Dosyanın incelenmesinden, daha önce yapılan orman kadastrosu sırasında Orman Kanunu’nun 2/B maddesi kapsamına girip girmediği yönünden değerlendirmeye tabi tutulup, bu kapsamda görülmeyen ve orman sayılan taşınmaz yönünden davacının, bu taşınmazın orman vasfını kaybedip kaybetmediği, 6831 sayılı Kanun’un 2/B maddesi kapsamına girip girmediğinin araştırılması yolundaki isteminin reddine dair işlem üzerine bakılmakta olan davanın anlaşılmaktadır.

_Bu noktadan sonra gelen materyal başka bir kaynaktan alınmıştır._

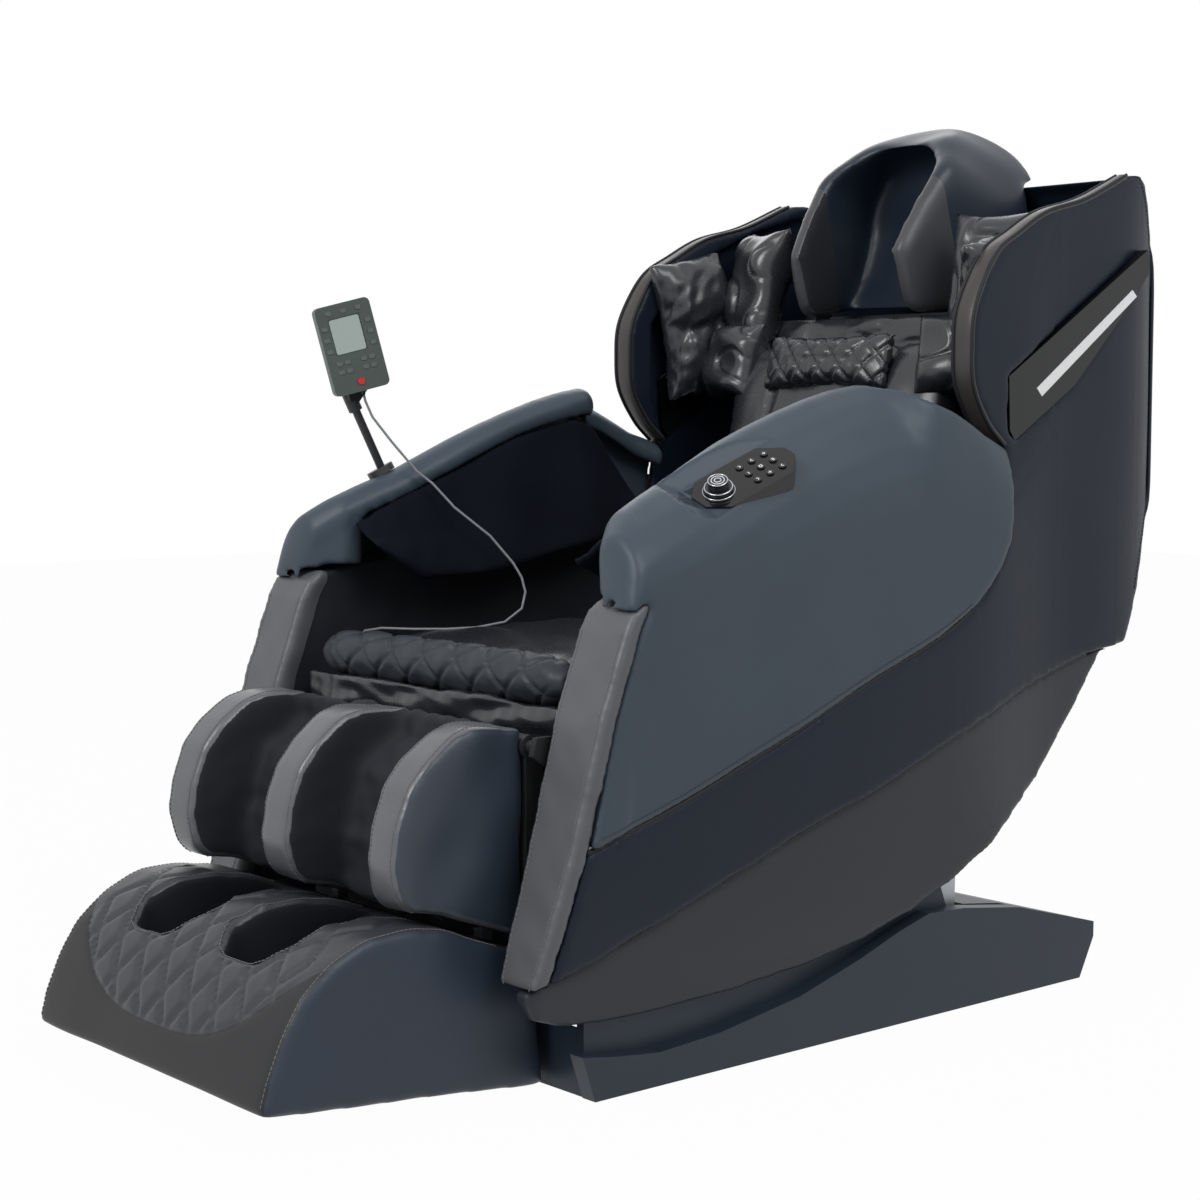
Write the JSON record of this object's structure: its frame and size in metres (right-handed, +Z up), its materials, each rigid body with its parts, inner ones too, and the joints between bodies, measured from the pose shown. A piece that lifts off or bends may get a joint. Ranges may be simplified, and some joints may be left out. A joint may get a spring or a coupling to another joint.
{
  "type": "massage chair",
  "caption": "Reclining massage chair: capsule on curved base rails, lifting calf rest, extending foot rest, back massage carriage, flip-back headrest hood, arm panel and remote.",
  "frame": {"origin": "centre of the footprint box on the floor", "axes": "+X to the sitter's left, -Y the way the sitter faces, +Z up"},
  "size_m": [0.782, 1.57, 1.262],
  "materials": {
    "frame_steel": "satin black powder coat",
    "rail_steel": "brushed",
    "base_plastic": "satin",
    "glide_rubber": "matt",
    "black_plastic": "satin",
    "nylon": "satin",
    "leather_slate": "soft sheen",
    "leather_navy": "soft sheen",
    "leather_grey": "soft sheen",
    "leather_dark": "soft sheen",
    "fabric_black": "woven",
    "gloss_black": "gloss",
    "light_bar": "satin white",
    "panel_gloss": "gloss",
    "knob_metal": "polished",
    "key_white": "satin",
    "remote_plastic": "satin",
    "key_red": "gloss",
    "cord_grey": "satin"
  },
  "bodies": {
    "base": {"base_frame": "frame_steel", "guide_rails": "rail_steel", "base_cover_left": "base_plastic", "base_cover_right": "base_plastic", "base_tail_cover": "base_plastic", "base_front_cover": "base_plastic", "floor_glides": "glide_rubber", "mains_inlet": "black_plastic"},
    "mains_switch": {"mains_switch": "key_red"},
    "capsule": {"seat_frame": "frame_steel", "guide_shoes": "nylon", "lower_shell_left": "leather_dark", "lower_shell_right": "leather_dark", "belly_panel": "black_plastic", "arm_panel_left": "leather_slate", "arm_panel_right": "leather_slate", "arm_box_left": "leather_grey", "arm_box_right": "leather_grey", "arm_leaf_left": "fabric_black", "arm_leaf_right": "fabric_black", "side_shell_left": "leather_navy", "side_shell_right": "leather_navy", "back_shell": "leather_navy", "back_cushion": "leather_grey", "seat_cushion": "fabric_black", "seat_roll": "leather_grey", "front_apron": "leather_dark", "neck_pad": "leather_grey", "shoulder_airbag_left": "leather_grey", "shoulder_airbag_right": "leather_grey", "wing_housing_left": "gloss_black", "wing_housing_right": "gloss_black", "light_bars": "light_bar", "massage_track": "rail_steel", "control_panel": "panel_gloss", "remote_holder": "frame_steel", "remote_cord": "cord_grey"},
    "massage_carriage": {"massage_carriage": "frame_steel"},
    "kneading_head_left": {"kneading_head_left": "nylon"},
    "kneading_head_right": {"kneading_head_right": "nylon"},
    "headrest": {"headrest_hood": "leather_dark"},
    "control_knob": {"control_knob": "knob_metal"},
    "remote": {"remote": "remote_plastic", "remote_cradle": "frame_steel"},
    "remote_power_key": {"remote_power_key": "key_red"},
    "calf_rest": {"calf_frame": "frame_steel", "calf_cushion": "leather_grey"},
    "foot_rest": {"foot_rest": "leather_dark", "foot_slide_bars": "rail_steel"},
    "panel_key_1": {"panel_key_1": "key_white"},
    "panel_key_2": {"panel_key_2": "key_white"},
    "panel_key_3": {"panel_key_3": "key_white"},
    "panel_key_4": {"panel_key_4": "key_white"},
    "panel_key_5": {"panel_key_5": "key_white"},
    "panel_key_6": {"panel_key_6": "key_white"},
    "panel_key_7": {"panel_key_7": "key_white"},
    "panel_key_8": {"panel_key_8": "key_white"},
    "panel_key_9": {"panel_key_9": "key_white"}
  },
  "joints": [
    {"name": "mains_switch_rock", "type": "hinge", "parent": "base", "child": "mains_switch", "pos_m": [0.222, 0.583, 0.045], "axis": [1, 0, 0], "range_deg": [-8, 8]},
    {"name": "recline", "type": "hinge", "parent": "base", "child": "capsule", "pos_m": [0, 0.028, 0.92], "axis": [-1, 0, 0], "range_deg": [0, 26]},
    {"name": "massage_lift", "type": "slide", "parent": "capsule", "child": "massage_carriage", "axis": [0, 0.2756, 0.9613], "range_m": [0, 0.27]},
    {"name": "kneading_left_rock", "type": "hinge", "parent": "massage_carriage", "child": "kneading_head_left", "pos_m": [0.08, 0.44944, 0.63372], "axis": [1, 0, 0], "range_deg": [-10, 10]},
    {"name": "kneading_right_rock", "type": "hinge", "parent": "massage_carriage", "child": "kneading_head_right", "pos_m": [-0.08, 0.44944, 0.63372], "axis": [1, 0, 0], "range_deg": [-10, 10]},
    {"name": "headrest_flip", "type": "hinge", "parent": "capsule", "child": "headrest", "pos_m": [0, 0.7, 1.176], "axis": [-1, 0, 0], "range_deg": [0, 95]},
    {"name": "knob_turn", "type": "hinge", "parent": "capsule", "child": "control_knob", "pos_m": [0.33629, -0.15569, 0.73255], "axis": [0.3481, -0.454, 0.8202], "range_deg": [0, 300]},
    {"name": "panel_key_1_press", "type": "slide", "parent": "capsule", "child": "panel_key_1", "axis": [-0.3481, 0.454, -0.8202], "range_m": [0, 0.001], "stiffness_N_per_m": 300, "springref_m": -0.0003},
    {"name": "panel_key_2_press", "type": "slide", "parent": "capsule", "child": "panel_key_2", "axis": [-0.3481, 0.454, -0.8202], "range_m": [0, 0.001], "stiffness_N_per_m": 300, "springref_m": -0.0003},
    {"name": "panel_key_3_press", "type": "slide", "parent": "capsule", "child": "panel_key_3", "axis": [-0.3481, 0.454, -0.8202], "range_m": [0, 0.001], "stiffness_N_per_m": 300, "springref_m": -0.0003},
    {"name": "panel_key_4_press", "type": "slide", "parent": "capsule", "child": "panel_key_4", "axis": [-0.3481, 0.454, -0.8202], "range_m": [0, 0.001], "stiffness_N_per_m": 300, "springref_m": -0.0003},
    {"name": "panel_key_5_press", "type": "slide", "parent": "capsule", "child": "panel_key_5", "axis": [-0.3481, 0.454, -0.8202], "range_m": [0, 0.001], "stiffness_N_per_m": 300, "springref_m": -0.0003},
    {"name": "panel_key_6_press", "type": "slide", "parent": "capsule", "child": "panel_key_6", "axis": [-0.3481, 0.454, -0.8202], "range_m": [0, 0.001], "stiffness_N_per_m": 300, "springref_m": -0.0003},
    {"name": "panel_key_7_press", "type": "slide", "parent": "capsule", "child": "panel_key_7", "axis": [-0.3481, 0.454, -0.8202], "range_m": [0, 0.001], "stiffness_N_per_m": 300, "springref_m": -0.0003},
    {"name": "panel_key_8_press", "type": "slide", "parent": "capsule", "child": "panel_key_8", "axis": [-0.3481, 0.454, -0.8202], "range_m": [0, 0.001], "stiffness_N_per_m": 300, "springref_m": -0.0003},
    {"name": "panel_key_9_press", "type": "slide", "parent": "capsule", "child": "panel_key_9", "axis": [-0.3481, 0.454, -0.8202], "range_m": [0, 0.001], "stiffness_N_per_m": 300, "springref_m": -0.0003},
    {"name": "remote_swivel", "type": "hinge", "parent": "capsule", "child": "remote", "pos_m": [-0.312, -0.257, 0.842], "axis": [0, -0.4647, 0.8855], "range_deg": [-40, 40]},
    {"name": "remote_power_press", "type": "slide", "parent": "remote", "child": "remote_power_key", "axis": [-0.9272, 0.3746, 0], "range_m": [0, 0.0008], "stiffness_N_per_m": 300, "springref_m": -0.0003},
    {"name": "calf_lift", "type": "hinge", "parent": "capsule", "child": "calf_rest", "pos_m": [0, -0.395, 0.425], "axis": [-1, 0, 0], "range_deg": [0, 80]},
    {"name": "foot_extend", "type": "slide", "parent": "calf_rest", "child": "foot_rest", "axis": [0, 0, -1], "range_m": [0, 0.15]}
  ]
}
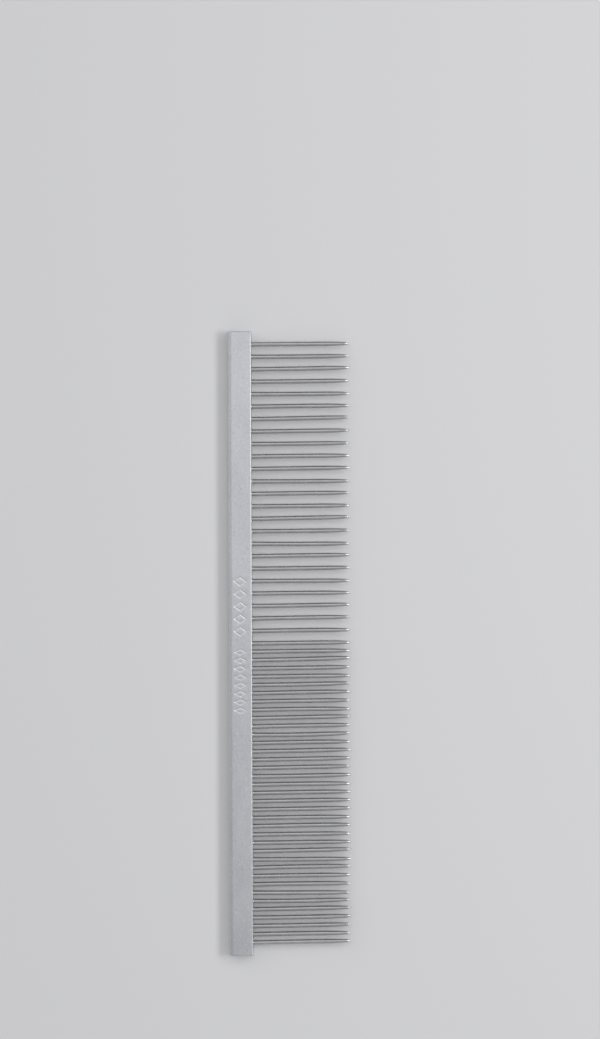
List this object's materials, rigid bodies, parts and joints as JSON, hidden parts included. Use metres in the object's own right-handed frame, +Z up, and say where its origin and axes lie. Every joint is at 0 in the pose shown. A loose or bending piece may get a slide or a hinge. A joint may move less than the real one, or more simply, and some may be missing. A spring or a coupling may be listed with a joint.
{
  "type": "grooming comb",
  "caption": "Straight steel comb for a pet's coat: a slim bar spine with one row of round pointed wire teeth, widely spaced over one half and closer together over the other.",
  "frame": {"origin": "centre of the broad face of the spine that the comb lies on", "axes": "+X from the spine towards the tooth tips, +Y along the spine towards the coarse end, +Z up through the spine's thickness, out of the marked face"},
  "size_m": [0.0373, 0.1906, 0.0048],
  "materials": {
    "satin_spine": "satin nickel-chrome plate over a bead-blasted steel bar",
    "chrome_tooth": "polished bright plate over drawn steel wire"
  },
  "bodies": {
    "root": {"spine": "satin_spine", "end_and_middle_teeth": "chrome_tooth", "coarse_tooth_01": "chrome_tooth", "coarse_tooth_02": "chrome_tooth", "coarse_tooth_03": "chrome_tooth", "coarse_tooth_04": "chrome_tooth", "coarse_tooth_05": "chrome_tooth", "coarse_tooth_06": "chrome_tooth", "coarse_tooth_07": "chrome_tooth", "coarse_tooth_08": "chrome_tooth", "coarse_tooth_09": "chrome_tooth", "coarse_tooth_10": "chrome_tooth", "coarse_tooth_11": "chrome_tooth", "coarse_tooth_12": "chrome_tooth", "coarse_tooth_13": "chrome_tooth", "coarse_tooth_14": "chrome_tooth", "coarse_tooth_15": "chrome_tooth", "coarse_tooth_16": "chrome_tooth", "coarse_tooth_17": "chrome_tooth", "coarse_tooth_18": "chrome_tooth", "coarse_tooth_19": "chrome_tooth", "coarse_tooth_20": "chrome_tooth", "coarse_tooth_21": "chrome_tooth", "coarse_tooth_22": "chrome_tooth", "coarse_tooth_23": "chrome_tooth", "medium_tooth_01": "chrome_tooth", "medium_tooth_02": "chrome_tooth", "medium_tooth_03": "chrome_tooth", "medium_tooth_04": "chrome_tooth", "medium_tooth_05": "chrome_tooth", "medium_tooth_06": "chrome_tooth", "medium_tooth_07": "chrome_tooth", "medium_tooth_08": "chrome_tooth", "medium_tooth_09": "chrome_tooth", "medium_tooth_10": "chrome_tooth", "medium_tooth_11": "chrome_tooth", "medium_tooth_12": "chrome_tooth", "medium_tooth_13": "chrome_tooth", "medium_tooth_14": "chrome_tooth", "medium_tooth_15": "chrome_tooth", "medium_tooth_16": "chrome_tooth", "medium_tooth_17": "chrome_tooth", "medium_tooth_18": "chrome_tooth", "medium_tooth_19": "chrome_tooth", "medium_tooth_20": "chrome_tooth", "medium_tooth_21": "chrome_tooth", "medium_tooth_22": "chrome_tooth", "medium_tooth_23": "chrome_tooth", "medium_tooth_24": "chrome_tooth", "medium_tooth_25": "chrome_tooth", "medium_tooth_26": "chrome_tooth", "medium_tooth_27": "chrome_tooth", "medium_tooth_28": "chrome_tooth", "medium_tooth_29": "chrome_tooth", "medium_tooth_30": "chrome_tooth", "medium_tooth_31": "chrome_tooth", "medium_tooth_32": "chrome_tooth", "medium_tooth_33": "chrome_tooth", "medium_tooth_34": "chrome_tooth", "medium_tooth_35": "chrome_tooth"}
  },
  "joints": []
}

Davacının idareyi harekete geçirmek amacıyla yaptığı bu başvurunun reddine ilişkin dava konusu işlem, idari işlem niteliğini taşımakta ve bu işleme karşı açılan davada İdari Yargı yeri görevli olup, temyiz incelemesinin, dava konusu işlemin kesin ve yürütülebilir bir işlem olup olmadığı değerlendirilecek şekilde yapılması gerekmektedir.
Bu durumda, bakılan dava 6831 sayılı Kanun’un 11. maddesinde yer alan, orman kadastrosu sırasında düzenlenen tutanak, harita ve kararlara karşı açılmış ve Adli Yargı yerinin görev alanına giren bir dava niteliğinde olmadığından, aksi yöndeki bir değerlendirme ile verilen … İdare Mahkemesi kararının yukarıda yer verilen gerekçeyle bozulması gerektiği görüşüyle çoğunluk kararına katılmıyorum.